Феодорит однозначно приписывает ритуальный каннибализм массагетам, о гуннах у него нет ни слова. Правда, позднеантичные и раннесредневековые авторы называли гуннов в том числе и массагетами (Прокопий Кесарийский прямо пишет про «массагетов, которых теперь называют гуннами»552), но мы‐то сегодня знаем, что эти народы не имели абсолютно ничего общего. Конечно, можно было бы допустить (вероятно, именно это и делает Томпсон), что Феодорит пишет именно о гуннах, ошибочно называя их массагетами. Но дело в том, что текст Феодорита явственно восходит к текстам неоплатоника Порфирия (233 – 304 годы) и церковного историка Евсевия (начало IV века). Оба они пишут примерно об одном и том же, причем почти дословно, называя примерно те же самые народы в одном и том же порядке (с которым совпадает порядок их перечисления у Феодорита), поэтому предоставим слово Порфирию (как старшему):
«…Говорят, что массагеты (здесь и далее в цитате курсив наш. – Авт.) и дербики считают большим несчастьем для своих домашних, если те умирают сами собой. Потому, предвосхищая события, они убивают самых любимых из родственников, когда те становятся старыми, и съедают их. Тибареняне сбрасывают в пропасть своих стариков; гирканы оставляют своих стариков на съедение хищным птицам и собакам; каспии выставляют на съедение хищникам мертвецов; скифы хоронят живыми вместе с умершими или сжигают вместе с ними тех, кого покойные больше всего любили; бактрийцы отдают своих стариков живьем на съедение псам»553.
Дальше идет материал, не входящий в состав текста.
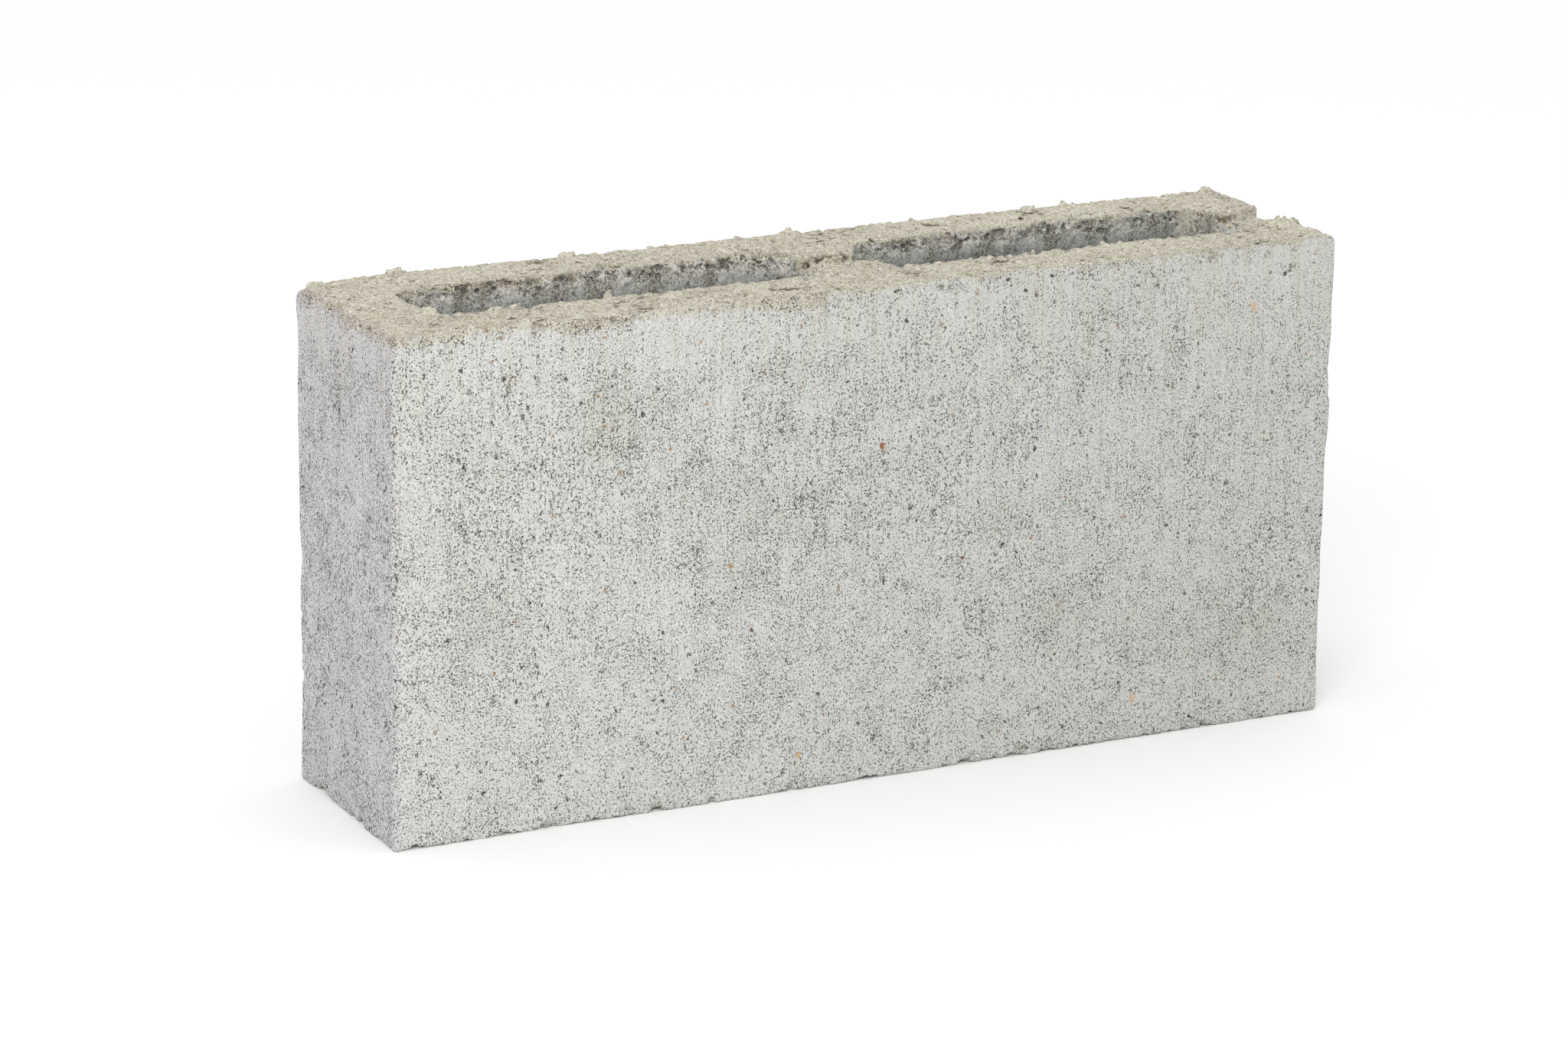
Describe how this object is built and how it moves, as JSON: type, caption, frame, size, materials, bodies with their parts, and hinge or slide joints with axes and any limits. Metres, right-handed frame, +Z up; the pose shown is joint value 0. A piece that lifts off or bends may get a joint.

Порфирий писал свой текст в те времена, когда ни о каких гуннах никто еще не слышал. Его рассказ о массагетах, поедающих своих стариков, восходит к «Истории» Геродота, который еще в V веке до н. э. сообщал об этом племени: «Но если кто у них доживет до глубокой старости, то все родственники собираются и закалывают старика в жертву, а мясо варят вместе с мясом других жертвенных животных и поедают. Так умереть – для них величайшее блаженство»554.